Les femmes: Vertiges de l'homme
Toutes, chacune, on ne le répétera jamais assez, qu'elle l'ignore, l'espère ou le redoute, est dispensatrice de ce vertige qui s'empare de l'homme à l'improviste, comme ça. Tout est changé, cet homme n'est plus à cette seconde ce qu'il était à la seconde précédente. Ce doux agneau peut vous tuer sans sourciller, si vous vous placez entre elle et lui.
Elle est pharmacienne, couturière, danseuse, femme de ménage, femme de manège, mais il l'aime, vous l'entendez? Ca ne s'explique pas. Passez votre chemin, n'essayez pas de lui faire comprendre qu'elle est de plein droit à un autre, il n'y a rien à comprendre, sa patrie est là où ce coeur bat, où cette jambe vole, où cette hanche pivote sur elle-même.

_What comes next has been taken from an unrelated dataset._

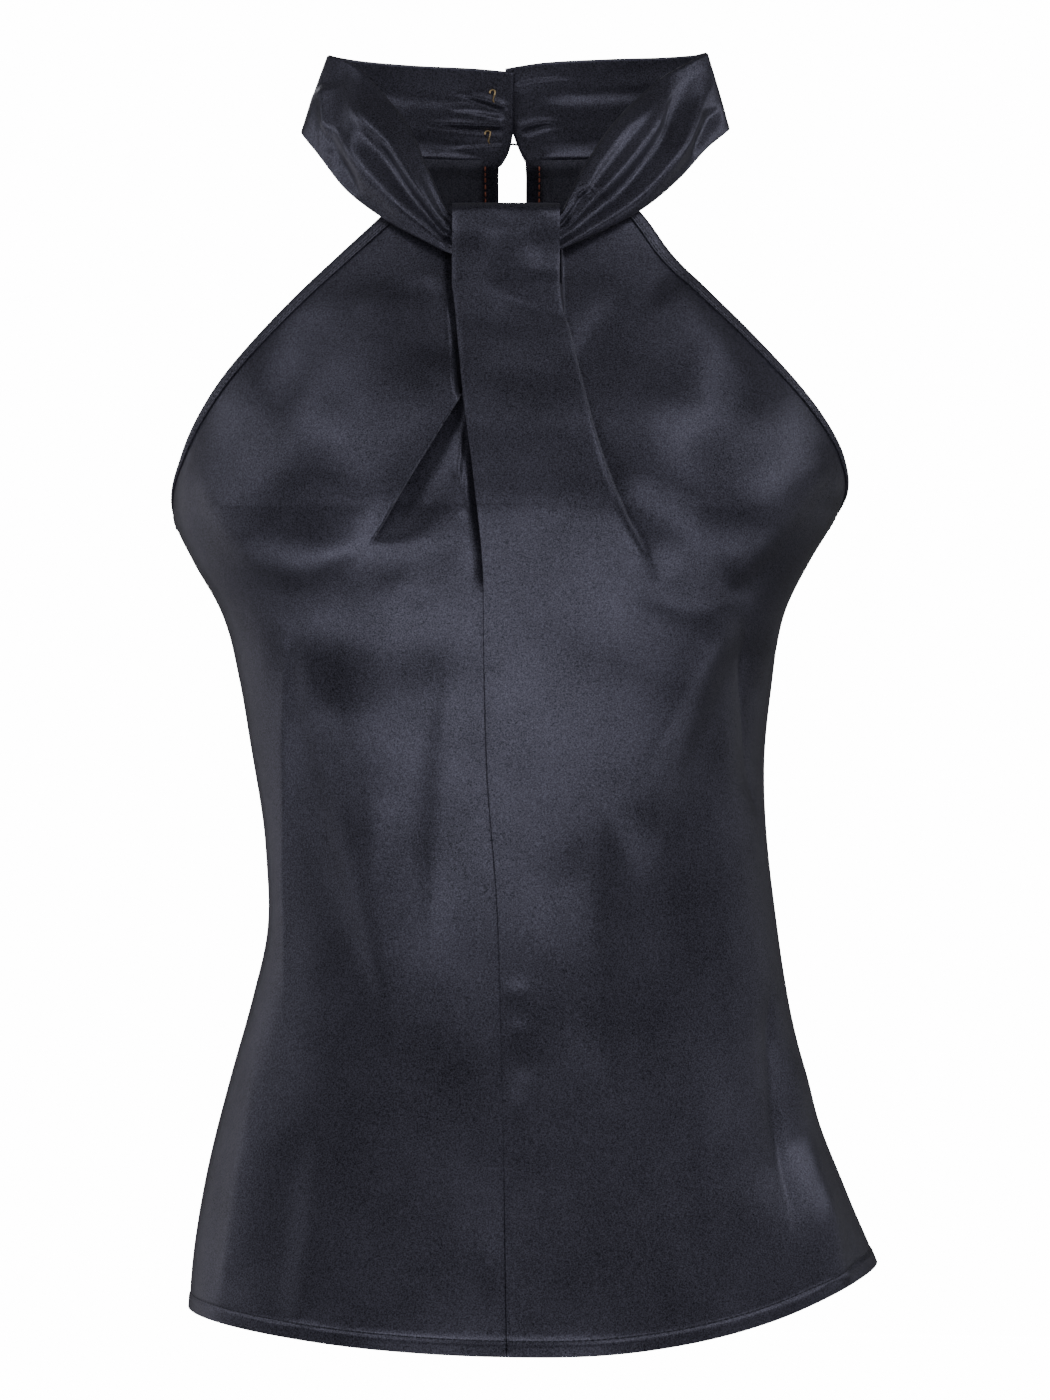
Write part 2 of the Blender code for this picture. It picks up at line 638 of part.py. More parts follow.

Chaque femme est le sujet d'un extraordinaire roman, d'un pathétique roman, qu'elle le sache ou qu'elle l'ignore, qu'elle le redoute ou l'espère, il en est ainsi. Elle est couverte de regards. Pour celui-ci qui s'intéresse à celle-là, aucune autre n'existe, toutes sont de trop, des figurantes, des femmes pour rire, comme on en voit sur les écrans. Celle-là est sa femme pour pleurer sur l'oreiller.
Ne souriez pas, pas un mot déplacé surtout, je vous le rappelle, cet homme, touché par cette grâce obscure et flamboyante qui court les rues, est devenu, le temps de cet amour, un fauve, un tueur en puissance, avec qui mieux vaut ne pas plaisanter.
Là, derrière ce rideau, c'est elle. Vous la voyez dans les couloirs du métropolitain, c'est encore elle, vous la voyez à bicyclette, c'est toujours elle, elle nage, elle danse, elle relace sa sandale, elle arrive, elle part, traverse, elle prend l'avion, elle nage, elle répond à vos questions, elle prend note, elle vous rappellera, elle est absente.